The three of us decided, impudently, to form a Literary Society at school; one already existed, it was true – the Milton Society – but it had been moribund for many years. Jonathan was to be our secretary, Eric our treasurer, and I (though I felt I was the most ignorant of the three, as well as the shyest) its president.
We announced a first meeting to explore things, and a curious group came. There was a strong desire to invite outside speakers to address us – poets, playwrights, novelists, journalists – and it fell upon me, as president, to tempt them into coming. An astonishing number of writers did come to our meetings – drawn (I imagine) by the sheer eccentricity of the invitations, their absurd mixture of childishness and grown-upness, and the idea, perhaps, of a crowd of enthusiastic boys who had actually read some of their works, and who were agog to meet them. The biggest coup would have been Bernard Shaw – but he sent me a charming postcard, in a shaky hand, saying that though he would love to come, he was too old to travel (he was ninety-three and three-quarters, he wrote).

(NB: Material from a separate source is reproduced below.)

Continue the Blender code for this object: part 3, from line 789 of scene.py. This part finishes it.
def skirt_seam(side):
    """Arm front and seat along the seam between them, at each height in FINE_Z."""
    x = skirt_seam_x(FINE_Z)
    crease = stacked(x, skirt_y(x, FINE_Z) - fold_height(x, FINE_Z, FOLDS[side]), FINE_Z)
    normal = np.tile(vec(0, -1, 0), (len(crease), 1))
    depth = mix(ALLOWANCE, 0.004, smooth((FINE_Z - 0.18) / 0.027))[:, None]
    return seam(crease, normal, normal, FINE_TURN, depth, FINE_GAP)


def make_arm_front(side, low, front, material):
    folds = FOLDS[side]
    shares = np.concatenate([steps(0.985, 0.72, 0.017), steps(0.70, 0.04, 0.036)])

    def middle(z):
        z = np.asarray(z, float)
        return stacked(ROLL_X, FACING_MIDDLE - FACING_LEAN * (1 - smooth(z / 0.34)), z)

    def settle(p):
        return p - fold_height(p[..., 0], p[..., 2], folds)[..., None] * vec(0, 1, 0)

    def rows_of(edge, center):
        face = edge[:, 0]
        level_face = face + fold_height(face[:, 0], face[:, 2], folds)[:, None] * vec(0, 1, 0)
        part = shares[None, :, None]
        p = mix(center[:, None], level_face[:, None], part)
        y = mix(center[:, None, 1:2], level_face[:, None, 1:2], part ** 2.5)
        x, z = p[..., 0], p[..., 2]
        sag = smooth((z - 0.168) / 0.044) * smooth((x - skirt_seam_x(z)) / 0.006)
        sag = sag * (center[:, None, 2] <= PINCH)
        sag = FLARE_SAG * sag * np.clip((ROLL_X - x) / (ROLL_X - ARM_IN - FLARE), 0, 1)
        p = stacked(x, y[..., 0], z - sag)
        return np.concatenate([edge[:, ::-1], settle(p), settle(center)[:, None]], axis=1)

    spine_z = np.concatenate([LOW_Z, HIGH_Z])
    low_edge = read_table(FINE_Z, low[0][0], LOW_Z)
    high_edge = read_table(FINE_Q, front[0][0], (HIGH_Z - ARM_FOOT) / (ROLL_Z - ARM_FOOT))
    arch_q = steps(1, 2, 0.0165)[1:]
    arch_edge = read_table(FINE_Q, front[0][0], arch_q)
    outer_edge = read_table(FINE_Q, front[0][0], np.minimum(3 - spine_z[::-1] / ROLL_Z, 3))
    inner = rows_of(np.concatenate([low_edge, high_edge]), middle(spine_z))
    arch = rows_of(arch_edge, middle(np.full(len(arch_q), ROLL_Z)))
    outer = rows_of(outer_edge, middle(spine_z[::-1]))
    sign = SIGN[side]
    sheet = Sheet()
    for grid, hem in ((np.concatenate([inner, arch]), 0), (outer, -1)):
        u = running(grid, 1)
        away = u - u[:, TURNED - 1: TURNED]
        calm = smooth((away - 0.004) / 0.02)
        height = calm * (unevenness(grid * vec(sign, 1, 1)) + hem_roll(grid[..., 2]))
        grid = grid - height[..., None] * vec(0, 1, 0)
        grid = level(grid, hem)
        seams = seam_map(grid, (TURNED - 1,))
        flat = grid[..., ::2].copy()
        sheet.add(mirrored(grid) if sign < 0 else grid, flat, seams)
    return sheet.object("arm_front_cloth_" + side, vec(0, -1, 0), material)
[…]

With our invited speakers, and the vehement discussions that followed, we became very popular, and fifty or seventy boys would sometimes turn up for our weekly meetings, far more than had ever been seen at the sedate meetings of the Milton Society. In addition, we published a smudgy, purple-inked mimeographed journal, the Prickly Pear, which included pieces by the students and occasionally one of the masters and, very occasionally, from ‘real’ outside writers.

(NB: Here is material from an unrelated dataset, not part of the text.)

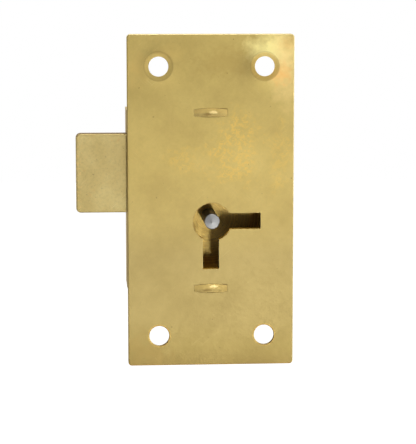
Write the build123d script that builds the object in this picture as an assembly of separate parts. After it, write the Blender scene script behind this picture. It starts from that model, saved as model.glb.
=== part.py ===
from build123d import *
import math
import os

# Straight cabinet lock with four levers, shown with its bolt thrown and its levers
# held at gate height, as the key holds them half way round.
# Millimetres. The origin is on the key pin's axis at the front face of the lock plate.
# X runs to the right, Z up, and Y from the door's side of the plate into the lock.

# Lock plate
plate_width = 32.0
plate_height = 64.0
plate_thickness = 1.5
plate_corner_radius = 0.7
plate_edge_rounding = 0.2
plate_offset_left = 0.26
plate_offset_up = 4.01

# Four screw holes, countersunk from the side of the case
screw_hole_radius = 1.9
screw_spacing_across = 20.3
screw_spacing_up = 52.0
screw_offset_left = 0.1
screw_centre_up = 3.86
countersink_radius = 3.3
countersink_depth = 1.1
screw_hole_edge = 0.12

# Pressing the countersinks of the upper two holes has raised the plate's front round them
swell_rise = 0.12
swell_land = 0.2
swell_dish_radius = 2.75
swell_dish_depth = 0.04

# Keyhole: a round hole for the key's barrel and a slot on two sides for its bit
barrel_hole_radius = 3.65
bit_slot_width = 3.1
right_slot_reach = 9.35
right_slot_up = 0.16
down_slot_reach = 9.15
down_slot_left = 0.24

# Key that the lock is made for
key_reach = 9.0
key_bit_thickness = 2.5

# Case, a folded cover with two tabs that are riveted over on the plate's front
case_left_overhang = 0.1
case_right_setback = 0.2
case_top = 21.6
case_bottom = -13.5
case_wall = 1.1
case_fold_radius = 0.8
case_inner_rounding = 0.4
tab_offset_left = 0.25
tab_width = 6.2
tab_head_width = 6.4
tab_head_end_height = 1.16
tab_head_middle_height = 1.66
tab_head_sink = 0.4
tab_head_rise = 0.2
tab_head_crown_radius = 26.0
tab_head_edge = 0.1
tab_fit = 0.02

# Key pin
key_pin_radius = 1.45
key_pin_setback = 0.3
key_pin_edge = 0.12
key_pin_point = 0.26

# Riveted ends on the back of the case
rivet_shank_share = 0.75
rivet_head_overhang = 0.55
rivet_head_height = 0.4
rivet_head_edge = 0.3

# Bolt
bolt_throw = 9.8
bolt_thickness = 3.0
bolt_bottom = 1.8
bolt_height = 15.2
bolt_edge_rounding = 0.3
bolt_end_radius = 0.9
bolt_shoulder_inset = 1.3
bolt_tail_gap = 0.5
bolt_running_gap = 0.05
bolt_window_gap = 0.15
talon_width = 5.0
talon_headroom = 0.35
talon_corner_radius = 0.6

# Guide post that the slot of the bolt's tail runs on
guide_post_radius = 0.9
guide_post_tail_land = 0.85
guide_post_top_land = 1.8
guide_slot_gap = 0.08
guide_slot_end_gap = 0.15

# Bolt stump, which passes the gates of the levers
stump_size = 2.2
stump_corner_radius = 0.3
stump_from_toe = 3.0
stump_over_bolt_bottom = 8.4
stump_end_gap = 0.2
stump_shank_radius = 0.8

# Levers, all of one outline, with a gate at a different height in each
lever_thickness = 0.95
lever_pitch = 1.1
lever_pack_gap = 0.15
lever_lifts = (4.0, 5.4, 3.2, 4.7)
lever_floor_gap = 0.2
lever_overlift = 1.2
lever_gate_gap = 0.14
lever_eye_radius = 2.3
lever_belly_width = 10.4
lever_belly_up = 6.6
lever_belly_end_up = 5.9
lever_toe_gap = 1.9
lever_toe_step = 2.0
lever_toe_depth = 4.1
lever_toe_land = 1.9
lever_crown_reach = 3.2
lever_crown_land = 1.3
lever_heel_angle = 224
lever_nape_angle = 51.5
lever_corner_radius = 0.8

# Post that the levers turn on, with the bush that keeps them off the plate
lever_post_radius = 1.3
lever_post_up = 3.2
lever_eye_gap = 0.3
lever_bore_gap = 0.04
bush_wall = 0.5

# Lever springs, bent strips held in a saw cut in the top edge of each lever
spring_thickness = 0.3
spring_width = 0.8
spring_foot_from_pocket = 3.1
spring_foot_depth = 0.9
spring_neck = 1.2
spring_lip_length = 2.0
spring_lip_drop = 0.5
spring_tip_from_toe = 1.2
spring_tip_gap = 0.05
spring_bend_radius = 1.6

# Places that follow from the sizes above
plate_left = -plate_offset_left - plate_width / 2
plate_right = -plate_offset_left + plate_width / 2
case_left = plate_left - case_left_overhang
case_right = plate_right - case_right_setback
case_ceiling = case_top - case_wall
bolt_front = plate_thickness + bolt_running_gap
bolt_back = bolt_front + bolt_thickness
lever_front = bolt_back + lever_pack_gap
floor_front = lever_front + len(lever_lifts) * lever_pitch + lever_floor_gap
case_back = floor_front + case_wall
bolt_top = bolt_bottom + bolt_height
bolt_tip = plate_left - bolt_throw
bolt_shoulder = case_left + case_wall + bolt_shoulder_inset
bolt_tail_end = case_right - case_wall - bolt_tail_gap - bolt_throw
guide_post_x = bolt_tail_end - guide_post_tail_land - guide_slot_end_gap - guide_post_radius
guide_post_z = bolt_top - guide_post_top_land
lever_post_x = case_right - case_wall - lever_eye_gap - lever_eye_radius
lever_toe_x = case_left + case_wall + lever_toe_gap
stump_x = lever_toe_x + stump_from_toe
stump_drawn_x = stump_x + bolt_throw
stump_z = bolt_bottom + stump_over_bolt_bottom
lever_crown = (
    stump_drawn_x + lever_crown_reach,
    stump_z + stump_size / 2 + lever_crown_land,
)
lever_shoulder = (
    -lever_belly_width / 2 - lever_toe_step,
    stump_z + stump_size / 2 + lever_toe_land,
)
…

But our very success, and perhaps other, never explicitly avowed thoughts – that we were mocking authority, that we had subversive intent, that we had ‘killed’ the Milton Society (which had now, in reaction, suspended its never-frequent meetings), and that we were a lot of obnoxious, noisy, clever Jewish boys who needed to be put down – led to our demise. The High Master called me in one day, and said without ceremony, ‘Sacks, you’re dissolved.’
‘What do you mean, sir?’ I stammered. ‘You can’t just ‘dissolve’ us.’
‘Sacks, I can do whatever I want. Your literary society is dissolved as of this moment.’
‘But why, sir?’ I asked. ‘What are your reasons?’
‘I don’t have to give them to you, Sacks. I don’t have to have reasons. You can go now, Sacks. You don’t exist. You don’t exist anymore.’ With this, he snapped his fingers – a gesture of dismissal, of annihilation – and went back to his work.
I took the news to Eric and Jonathan, and to others who had been members of our society. We were outraged, and puzzled, but we felt completely helpless. The High Master had authority, absolute power, and there was nothing we could do to resist it or oppose him.